[Modeling code records]
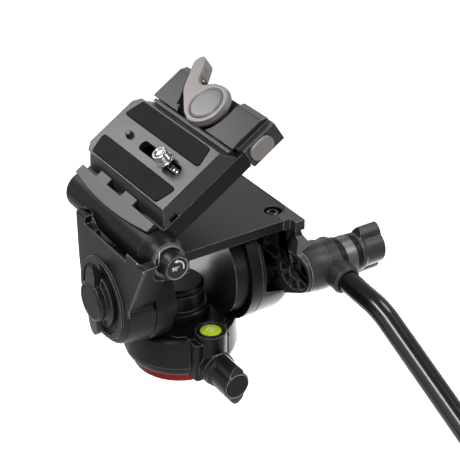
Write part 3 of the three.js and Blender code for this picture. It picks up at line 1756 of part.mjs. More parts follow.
function barEndCap() {
  const profile = [
    [0, 0],
    [endCapRadius - knobRound, 0],
    [endCapRadius, knobRound],
    [endCapRadius, endCapLength - knobRound],
    [endCapRadius - knobRound, endCapLength],
    [0, endCapLength],
  ];
  return onBarTail(turned('z', profile, smallSides), barTailLength - gripOverlap + gripLength + fitGap);
}

place(barGroup, 'bar_clamp', barClamp(), castBlack);
place(barGroup, 'clamp_collar', ring('x', boltRadius + fitGap, collarRadius, clampHubOuter + fitGap, collarOuter),
  softBlack);
place(barGroup, 'clamp_ring', ring('x', boltRadius + fitGap, brightRingRadius, collarOuter + fitGap, brightRingOuter),
  brushed);
place(barGroup, 'knob_collar', ring('x', boltRadius + fitGap, knobCollarRadius, brightRingOuter + fitGap,
  knobCollarOuter), softBlack);
place(barGroup, 'clamp_bolt', disc('x', boltRadius, boltInner, boltOuter, smallSides), steel);
place(barGroup, 'pan_bar_tube', panBarTube(), glossBlack);
place(barGroup, 'bar_grip', barGrip(), softBlack);
place(barGroup, 'bar_end_cap', barEndCap(), satinBlack);

// The bar knob threads onto the bolt, so its body has a bore in place of a stud
function barKnob() {
  const size = knobSize(barKnobBody, barKnobFlange, barKnobReach, barKnobLength, barKnobCap);
  size.studLength = 0;
  const reach = boltOuter - knobCollarOuter;
  return cut(wingKnob(size), disc('z', boltRadius + fitGap, -overrun, reach, smallSides));
}

const barKnobGroup = new THREE.Group();
barKnobGroup.position.set(knobCollarOuter + fitGap, 0, 0);
barKnobGroup.rotation.set(quarter, quarter, 0);
barGroup.add(barKnobGroup);
place(barKnobGroup, 'bar_knob', barKnob(), satinBlack);
place(barKnobGroup, 'bar_knob_cap', knobCap(barKnobLength, barKnobCap), softBlack);

export default head;
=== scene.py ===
"""A fluid head for a tripod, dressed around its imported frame, in metres."""
import json
import math

import bmesh
import bpy
from mathutils import Matrix, Vector
from mathutils.bvhtree import BVHTree


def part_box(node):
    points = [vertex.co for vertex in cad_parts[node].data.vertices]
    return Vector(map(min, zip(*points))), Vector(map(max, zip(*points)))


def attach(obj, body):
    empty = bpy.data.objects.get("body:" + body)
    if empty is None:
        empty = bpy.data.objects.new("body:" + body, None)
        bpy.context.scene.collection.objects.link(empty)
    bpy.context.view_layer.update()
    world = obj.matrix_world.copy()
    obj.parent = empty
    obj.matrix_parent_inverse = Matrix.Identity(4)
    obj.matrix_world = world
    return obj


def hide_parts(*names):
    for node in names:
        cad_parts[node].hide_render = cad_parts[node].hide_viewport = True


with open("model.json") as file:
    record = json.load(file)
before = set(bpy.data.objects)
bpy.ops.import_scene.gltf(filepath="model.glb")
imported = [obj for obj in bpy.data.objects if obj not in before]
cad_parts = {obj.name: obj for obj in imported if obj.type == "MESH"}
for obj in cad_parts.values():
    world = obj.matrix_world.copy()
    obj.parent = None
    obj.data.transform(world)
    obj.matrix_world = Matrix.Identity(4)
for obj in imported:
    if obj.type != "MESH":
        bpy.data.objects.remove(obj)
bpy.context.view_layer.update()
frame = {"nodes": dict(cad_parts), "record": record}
NODES = frame["nodes"]
BODY_OF = {node: body for body, nodes in frame["record"]["behaviour"]["bodies"].items()
           for node in nodes}
MM = 0.001

# The camera's place, its heading right of +Y, its fall below level, and its lens
CAMERA_AT = (-0.34001, -0.58563, 0.48291)
CAMERA_HEADING = 32.81
CAMERA_FALL = 30.09
CAMERA_LENS = 101.3
CAMERA_SENSOR = 36
CAMERA_CLIP = (0.01, 50)


def place_camera():
    """The camera that sees the head from the photo's side."""
    heading, fall = math.radians(CAMERA_HEADING), math.radians(CAMERA_FALL)
    forward = Vector((math.sin(heading) * math.cos(fall),
                      math.cos(heading) * math.cos(fall), -math.sin(fall)))
    right = Vector((math.cos(heading), -math.sin(heading), 0))
    up = right.cross(forward)
    data = bpy.data.cameras.new("photo_camera")
    data.lens, data.sensor_width = CAMERA_LENS, CAMERA_SENSOR
    data.clip_start, data.clip_end = CAMERA_CLIP
    camera = bpy.data.objects.new("photo_camera", data)
    turn = Matrix((right, up, -forward)).transposed().to_4x4()
    camera.matrix_world = Matrix.Translation(CAMERA_AT) @ turn
    bpy.context.scene.collection.objects.link(camera)
    bpy.context.scene.camera = camera


# Studio ----------------------------------------------------------------------

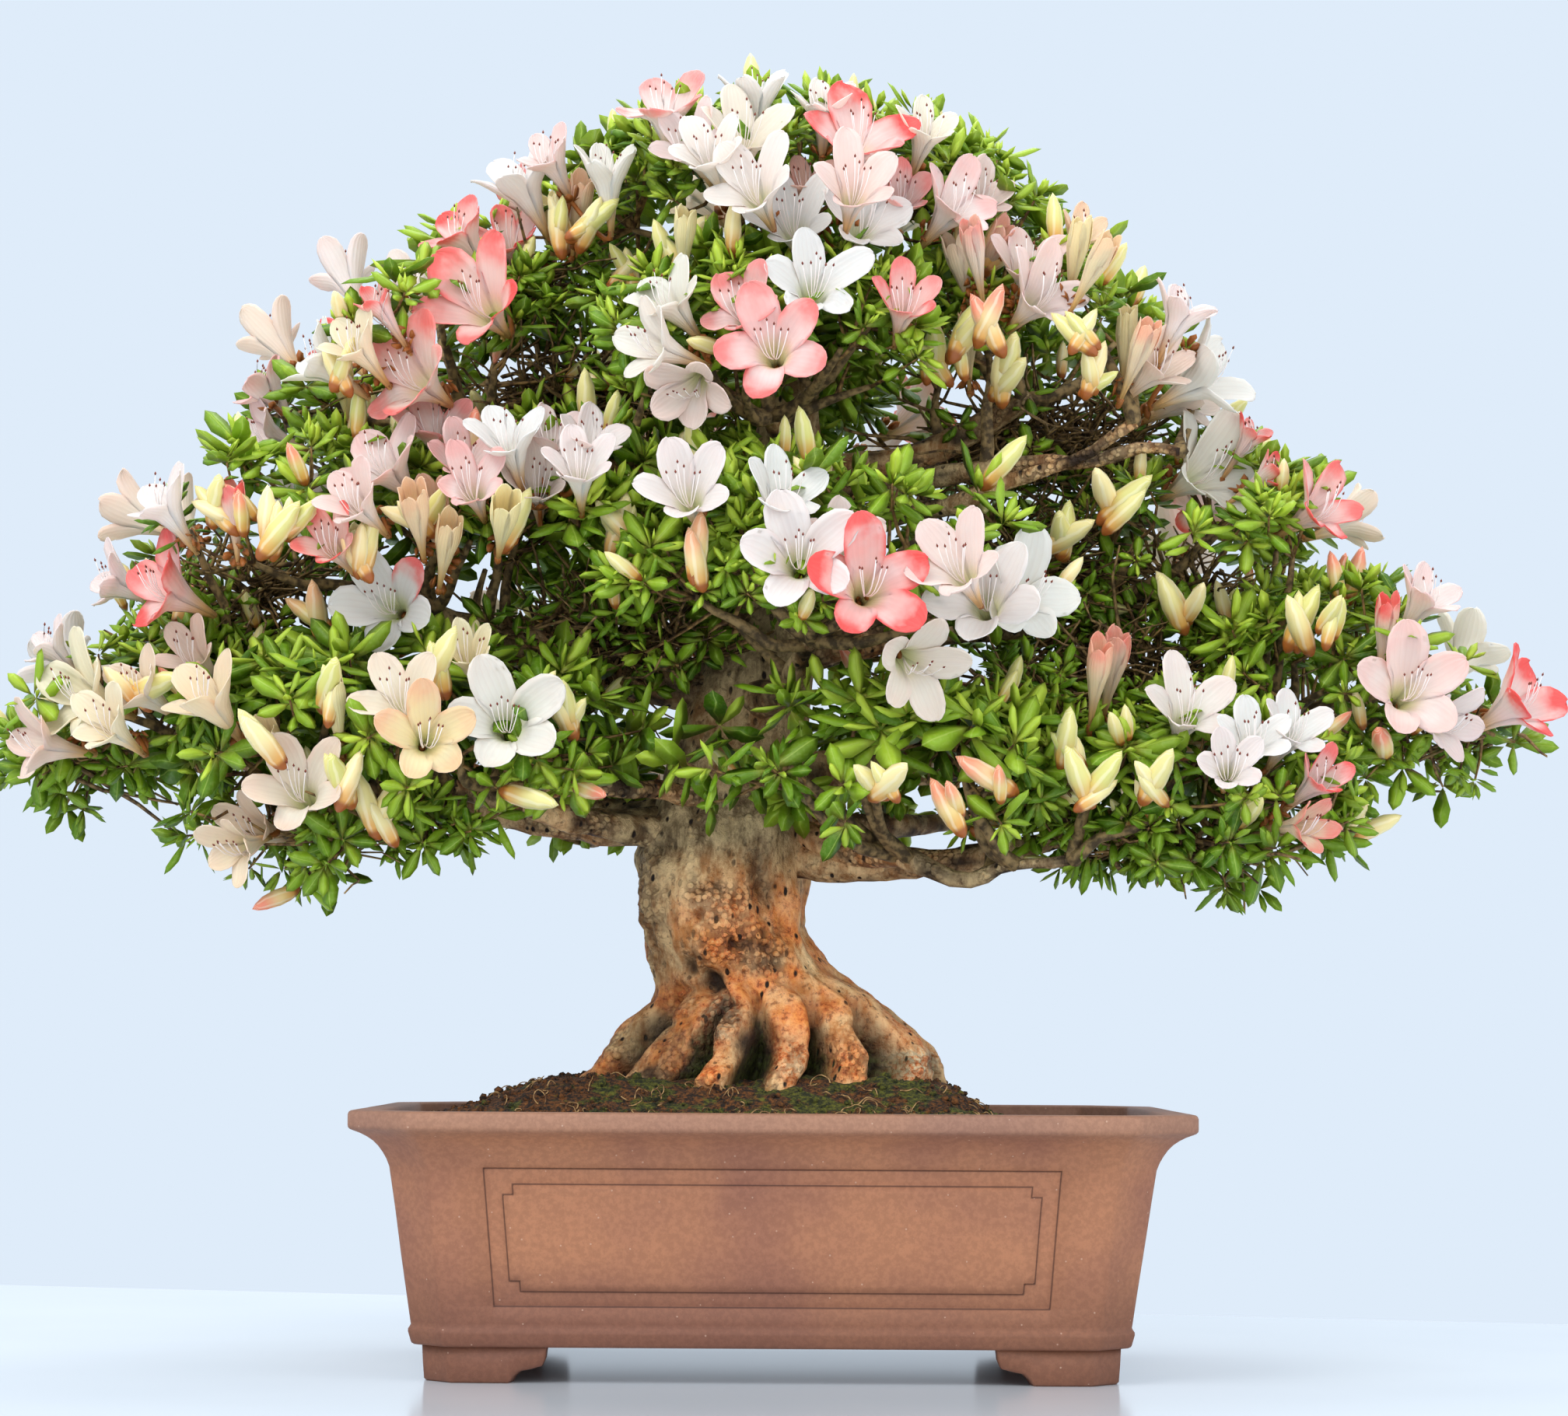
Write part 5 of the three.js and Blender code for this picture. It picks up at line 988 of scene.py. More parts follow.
def trunk_skin():
    """The trunk: for each height and bearing an ellipse, swollen on the roots' crests, cut deep between them,
    with spots, knots and bark relief. Marks: painted shade of creases, rust, moss and grey, then pale and
    knobbly."""
    z = np.concatenate([np.linspace(118, 148, 7)[:-1], np.linspace(148, 330, 114)[:-1],
                        np.linspace(330, 632, 44)])
    bearing = np.linspace(-math.pi, math.pi, 231)[:-1]
    rings = ring_at(z)
    z_row = z[:, None]
    low = 1 - smooth(z_row, 143, 236)
    near_soil = 1 - smooth(z_row, 150, 205)
    wall = stacked(60 * np.cos(bearing), 60 * np.sin(bearing), z_row)
    wander = 0.17 * noise(wall, 36, 71) * smooth(z_row, 145, 180) + 0.09 * noise(wall, 17, 72)
    valley = root_share(bearing[None] + wander)
    deep = smooth(valley, 0.42, 0.9)
    relief = 1 + low * (0.1 * (1 - valley ** 2) - 0.24 * deep) - near_soil * 0.26 * deep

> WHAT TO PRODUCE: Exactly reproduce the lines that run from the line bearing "const barKnobGroup = new THREE.Group();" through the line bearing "bpy.data.objects.remove(obj)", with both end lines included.

> RESPONSE TO THE EXERCISE:
const barKnobGroup = new THREE.Group();
barKnobGroup.position.set(knobCollarOuter + fitGap, 0, 0);
barKnobGroup.rotation.set(quarter, quarter, 0);
barGroup.add(barKnobGroup);
place(barKnobGroup, 'bar_knob', barKnob(), satinBlack);
place(barKnobGroup, 'bar_knob_cap', knobCap(barKnobLength, barKnobCap), softBlack);

export default head;
=== scene.py ===
"""A fluid head for a tripod, dressed around its imported frame, in metres."""
import json
import math

import bmesh
import bpy
from mathutils import Matrix, Vector
from mathutils.bvhtree import BVHTree


def part_box(node):
    points = [vertex.co for vertex in cad_parts[node].data.vertices]
    return Vector(map(min, zip(*points))), Vector(map(max, zip(*points)))


def attach(obj, body):
    empty = bpy.data.objects.get("body:" + body)
    if empty is None:
        empty = bpy.data.objects.new("body:" + body, None)
        bpy.context.scene.collection.objects.link(empty)
    bpy.context.view_layer.update()
    world = obj.matrix_world.copy()
    obj.parent = empty
    obj.matrix_parent_inverse = Matrix.Identity(4)
    obj.matrix_world = world
    return obj


def hide_parts(*names):
    for node in names:
        cad_parts[node].hide_render = cad_parts[node].hide_viewport = True


with open("model.json") as file:
    record = json.load(file)
before = set(bpy.data.objects)
bpy.ops.import_scene.gltf(filepath="model.glb")
imported = [obj for obj in bpy.data.objects if obj not in before]
cad_parts = {obj.name: obj for obj in imported if obj.type == "MESH"}
for obj in cad_parts.values():
    world = obj.matrix_world.copy()
    obj.parent = None
    obj.data.transform(world)
    obj.matrix_world = Matrix.Identity(4)
for obj in imported:
    if obj.type != "MESH":
        bpy.data.objects.remove(obj)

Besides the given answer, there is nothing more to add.